« Tous les grands criminels ont un visage sympathique »

 

Weidmann était né en février 1908 à Francfort et avait donc à peine trois ans de plus que Genet. Il avoua que depuis l’âge de quatre ans, il éprouvait le besoin irrésistible de voler. En prison, à Versailles, il mangeait et dormait bien, et passait son temps à écrire. Dans une enquête sur « les grands criminels allemands », Détective notait que tous les grands criminels avaient un visage sympathique. Et d’ajouter, remarque significative : « Jadis, il aurait sa place dans La Légende des siècles. » La foule se montra si sanguinaire autour de son échafaud qu’immédiatement après le Conseil des ministres décréta qu’il n’y aurait plus d’exécutions publiques en France. La vieille idée de la mort du criminel comme un spectacle tragique et édifiant s’effaçait devant la bégueulerie.
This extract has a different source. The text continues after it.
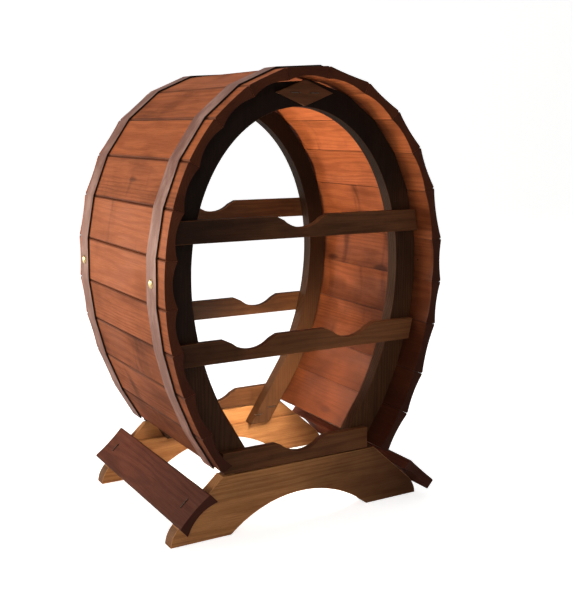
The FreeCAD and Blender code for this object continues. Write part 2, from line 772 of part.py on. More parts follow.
def build_plates():
    """Build the rhombic plates over the ring joints, and their staples."""
    half_length = size_of("stave_length") / 2
    thickness = size_of("plate_thickness")
    joint = size_of("ring_joint_offset")
    ring_middle = centre_height() + size_of("oval_half_height")
    ring_middle -= size_of("stave_thickness") + size_of("front_ring_width") / 2
    spread = size_of("plate_staple_spacing") / 2
    plates = (
        ("front", size_of("front_overhang") - half_length, -1),
        ("rear", half_length - size_of("rear_overhang"), 1),
    )
    for name, ring_face, outward in plates:
        body = new_body(f"{name}_top_plate")
        face = new_sketch(body, f"{body.Name}_face", "XZ_Plane")
        corners = (
            ("-Sizes.plate_half_width", "0"),
            ("0", "-Sizes.plate_half_height"),
            ("Sizes.plate_half_width", "0"),
            ("0", "Sizes.plate_half_height"),
        )
        add_outline(face, corners)
        pad(body, face, "Sizes.plate_thickness")
        holes = new_sketch(body, f"{body.Name}_staple_holes", "XZ_Plane")
        for side in ("-", ""):
            add_staple_holes(holes, f"{side}Sizes.plate_staple_spacing / 2", "0")
        cut_through(body, holes, "staple_holes")
        middle = ring_face + outward * thickness / 2
        body.Placement = Placement(Vector(joint, middle, ring_middle), Rotation())
        spots = [
            Vector(joint + side * spread, ring_face + outward * thickness, ring_middle)
            for side in (-1, 1)
        ]
        staple_group(f"{name}_plate_staples", spots, Rotation(Vector(0, 0, 1), Vector(0, outward, 0)))


def build_leg_staples(seams, directions):
    """Build the staples on the front faces of the rear legs."""
    face = size_of("stave_length") / 2 - size_of("rear_overhang") - size_of("ring_thickness")
    spots = []
    for side in (-1, 1):
        for spot in leg_staple_spots(seams, directions, side):
            spots.append(spot + Vector(0, face, 0))
    staple_group("rear_leg_staples", spots, Rotation(Vector(0, 0, 1), Vector(0, -1, 0)))


def build_slat_staples():
    """Build the staples at the ends of the two slats."""
    reach = size_of("stave_length") / 2 - size_of("slat_staple_inset")
    for name, side in (("left", -1), ("right", 1)):
        place = slat_placement(side, f"{name}_slat_offset")
        spots = [place.multVec(Vector(0, end * reach, 0)) for end in (-1, 1)]
        staple_group(f"{name}_slat_staples", spots, place.Rotation)


# ---------------------------------------------------------------- check and write

def check_document():
    """Stop if any object failed or any piece is not a valid solid."""
    for item in doc.Objects:
        for state in ("Invalid", "Error"):
            if state in item.State:
                raise RuntimeError(f"{item.Name} is {state}")
    for piece in parts:
        shape = piece.Shape
        if shape.isNull() or not shape.isValid() or not shape.Solids:
            raise RuntimeError(f"{piece.Label} has no valid solid")


def write_parts():
    """Write every piece to its own STEP file."""
    os.makedirs("parts", exist_ok=True)
    for piece in parts:
        piece.Shape.exportStep(os.path.join("parts", f"{piece.Label}.step"))
        print(f"{piece.Label}: {len(piece.Shape.Solids)} solid(s), {piece.Shape.Volume:.0f} mm3")


def main():
    """Build the whole rack."""
    fill_sizes()
    seams = seam_angles()
    directions = stave_directions(seams)
    add_layout("base_top_half", oval_point(seams[-1]).x - size_of("base_top_inset"))
    build_staves(seams, directions)
    build_rings(seams, directions)
    build_rails(seams, directions)
    build_base()
    build_slats()
    build_hoops(seams, directions)
    build_plates()
    build_leg_staples(seams, directions)
    build_slat_staples()
    doc.recompute()
    check_document()
    write_parts()


main()
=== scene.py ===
"""Looks of the barrel wine rack: stained pine boards, satin straps, brass tacks and a soft studio.

Every wooden node is shown by a copy whose sharp edges are eased, with its own run of grain.
Lengths are in metres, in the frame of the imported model.
"""
import logging
import math
import random
from dataclasses import dataclass, field
from enum import Enum

import bmesh
import bpy
from mathutils import Matrix, Vector


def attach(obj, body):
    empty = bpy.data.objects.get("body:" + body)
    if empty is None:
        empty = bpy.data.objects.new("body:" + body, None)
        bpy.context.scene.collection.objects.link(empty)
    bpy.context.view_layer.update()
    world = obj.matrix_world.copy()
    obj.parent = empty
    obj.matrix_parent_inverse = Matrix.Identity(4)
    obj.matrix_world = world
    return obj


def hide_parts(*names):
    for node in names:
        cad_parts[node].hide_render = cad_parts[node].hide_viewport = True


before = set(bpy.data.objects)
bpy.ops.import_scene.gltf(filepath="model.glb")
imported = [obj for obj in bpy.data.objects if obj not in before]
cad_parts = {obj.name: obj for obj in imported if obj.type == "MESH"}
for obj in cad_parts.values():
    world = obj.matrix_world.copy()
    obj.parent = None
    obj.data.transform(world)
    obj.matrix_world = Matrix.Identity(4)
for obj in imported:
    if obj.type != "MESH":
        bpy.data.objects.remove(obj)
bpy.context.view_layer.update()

LOG = logging.getLogger("wine_rack")
ROOT = "root"
UP = Vector((0.0, 0.0, 1.0))
MERGE = 1e-6
FLAT_ANGLE = math.radians(0.6)
SHADING_ANGLE = math.radians(32.0)
TACK_SHADING_ANGLE = math.radians(50.0)
END_FACING = 0.75
WANDER_SCALE = (5.0, 26.0, 26.0)
WANDER_REACH = (0.011, 0.011, 0.011)
FIBRE_SCALE = (26.0, 950.0, 950.0)
FLECK_SCALE = (150.0, 2600.0, 2600.0)
BLOTCH_SCALE = (8.0, 22.0, 22.0)
BAR_SCALE = (21.0, 5.0, 5.0)
KNOT_SCALE = (9.0, 24.0, 24.0)
# Clouds that make the border of the painted shade across the rack wander.
SHADE_FALL_CLOUD_SCALE = (14.0, 14.0, 14.0)
SHADE_FALL_CLOUD_REACH = 0.6
Colour = tuple[float, float, float]
Scale = tuple[float, float, float]


def stain(red: int, green: int, blue: int) -> Colour:
    """Turn a display colour into the linear colour that shaders use.

    Args:
        red: Red from 0 to 255.
        green: Green from 0 to 255.
        blue: Blue from 0 to 255.

    Returns:
        The linear colour.
    """
    return tuple(((level / 255.0 + 0.055) / 1.055) ** 2.4 for level in (red, green, blue))


class Run(Enum):
    """Which way a board's grain runs."""

    DEPTH = "from front to rear"
    WIDTH = "from left to right"
    HEIGHT = "from floor to top"


# ------------------------------------------------------------------ shader graph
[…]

Genet cite volontiers une phrase qu’il prête à Weidmann apprenant sa condamnation à mort : « Je suis déjà plus loin que cela. » En réalité, c’était un autre criminel de l’époque, le bandit corse, Moro Dante Spada, qui avait déclaré en entendant le verdict : « Cela m’est égal, je suis déjà au paradis. » Comme les hagiographies d’antan, Genet attribue la sentence d’un saint à un autre qu’il préfère, la rendant au passage plus mystérieuse, plus virile, moins folle et conventionnelle en la dépouillant de sa religiosité.